Le slam serait plus un récit où la voix n’est pas musicalisée, très peu. Sans tirer sur l’ambulance (Grand corps malade… ahem… fin de l’instant “grosses têtes”) on pense plutôt à de grandes plumes incarnées par de grandes voix, chez qui la poésie a autrement plus de gueule, de tripes, d’engagement, que ce soit Lydia Lunch (le punk par tous les pores) ou le poète Lawrence Ferlinghetti.

Dans le spoken word, dans le rock steady qui le précède ou le dub qui les suit, puis dans le rap encore après, c’est la rythmique qui prend le dessus. Aux USA, cette manière de mettre en son la parole peut s’appuyer sur le parler jeune en vogue des quartiers noirs dans les années 1960, le “jive”. Pas mal de films ont mis en scène de manière appuyée (et souvent caricaturale) le “jive talking”, comme dans Y a-t’il un pilote dans l’avion? ou avec Huggy dans Starky & Hutch. ça swingue, c’est extrêmement musical mais d’abord par le rythme.

Le chanter-parler, c’est un peu l’inverse. Bien sûr tout est question de nuance, le jive et le spoken word ne sont pas dénués de mélodie, et le sprechgesang n’oublie pas totalement le rythme. Souvenez-vous de vos cours d’anglais au collège-lycée. “L’anglais est une langue accentuée, contrairement au français”. C’est vite dit quand on pense aux méridionaux, qui accentuent et ont bien raison de le faire. Mais le français “classique”, le français bourgeois pour dire les choses clairement (c’est d’ailleurs celui que je parle, je ne met pas de jugement de valeur là-dedans), est très peu accentué et rythmiquement très plat.
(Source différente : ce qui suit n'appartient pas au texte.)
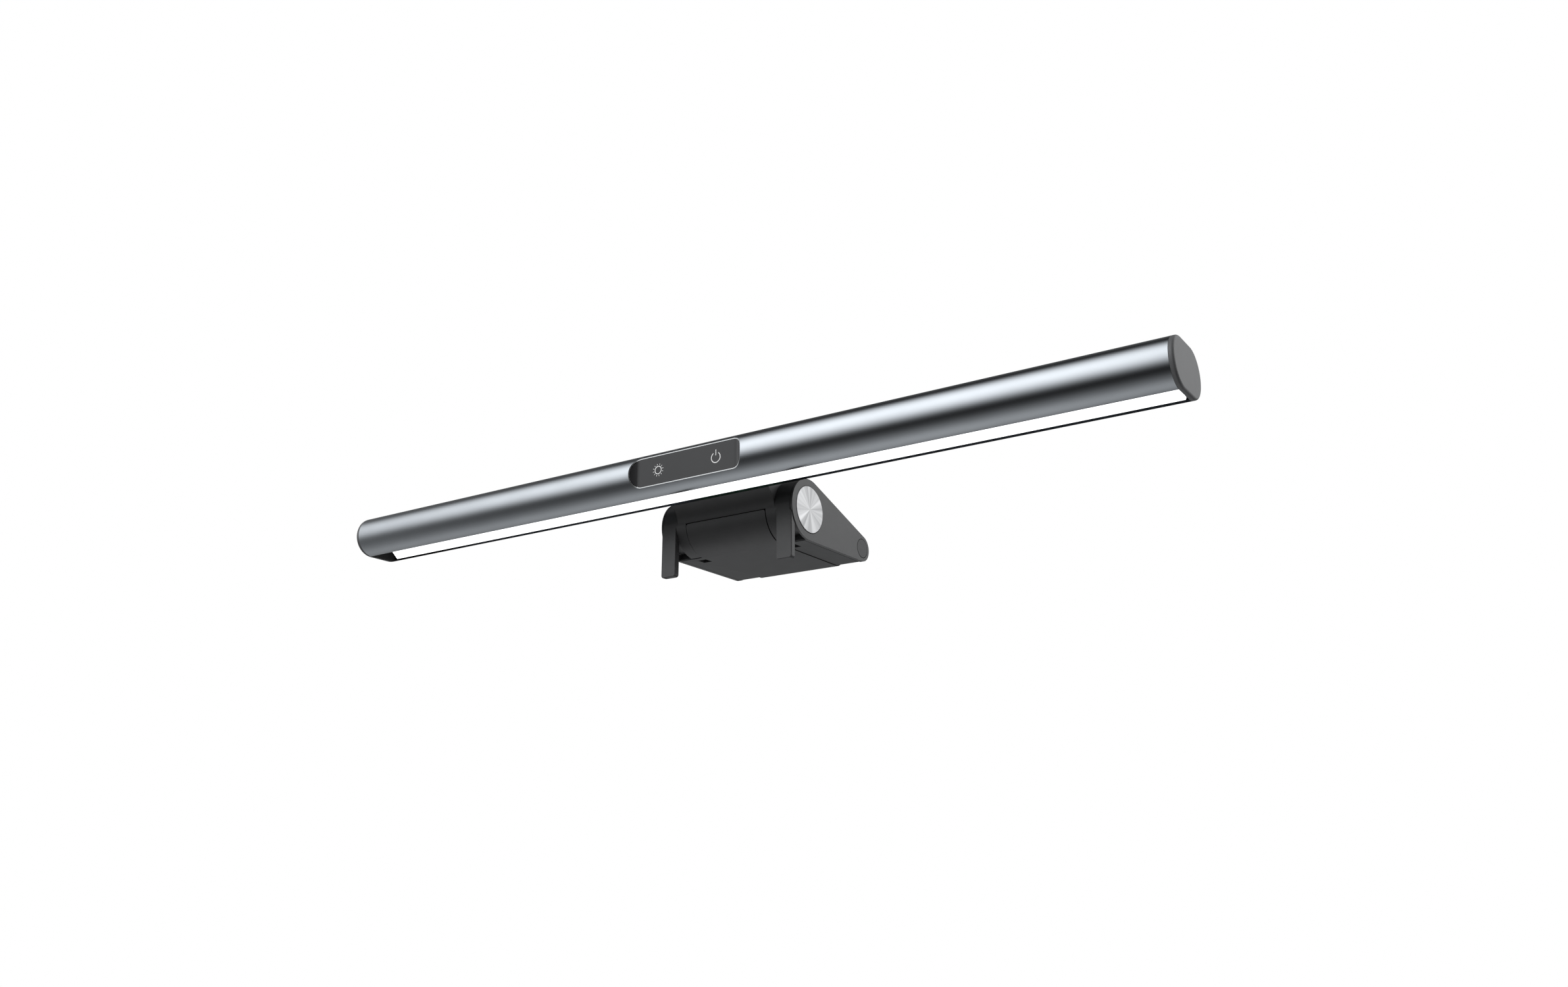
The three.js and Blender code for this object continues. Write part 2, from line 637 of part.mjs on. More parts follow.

Comme la voix française sur l’inoubliable Fade to grey.
Voilà, vous commencez à avoir une idée du sprechgesang.

Sur l’échelle de Gainsbourg, comment retrouver nos petits dans cette cohue?
Laetitia, avec ses enchaînement rythmiques, tente vainement de lorgner vers la rythmique spoken word.
Dans l’album qui le conduit au pinacle, en plein milieu, L’hotel particulier est fait avant tout de cette parole lisse et a-musicale (sauf les refrains, brefs et chantés). Fauve, c’est fort, c’est beau, c’est plutôt dans cette veine là.
Donc voilà notre exemple-type, Gainsbourg, qui parfois chante, et parfois même lorsqu’il ne chante pas, fait quand même autre chose que du chanter-parler. C’est un peu fort de… café!
Le Requiem pour un con est déjà plus probant. La batterie est si puissamment rythmique qu’on a l’impression que le chant l’est aussi. Pas tant que ça. Les variations sont plutôt dans la hauteur des notes qui sont trop détachées les unes des autres pour former tout à fait une mélodie. Tout de même, on s’approche. Chez le groupe La femme, c’est assez prononcé aussi. Vous saisissez? Il y a quand même du chant. Un peu. Chez certains morceaux des débuts de Keren Ann on le trouve aussi ce chanter-parler. Et encore parfois avec les Rita Mitsouko, ou en solo

Mais voilà, sprechgesang, c’est un mot allemand. Les exemples ne manquent pas. Parmi les débuts de Nina Hagen. Ou chez un personnage incroyable, la véritable Christiane F dont les mémoires d’adolescente au fond du gouffre devinrent un film ébouriffant. En 1982, un an après la sortie du film qui raconte le début de son calvaire, elle publie un disque d’une beauté terrible : wunderbar. Vous en voulez du sprechgesang?
Allez-y, ça ressemble foutrement à un chef d’oeuvre, et n’oubliez jamais que cette femme ne fait qu’une courte escale entre deux séjours en enfer.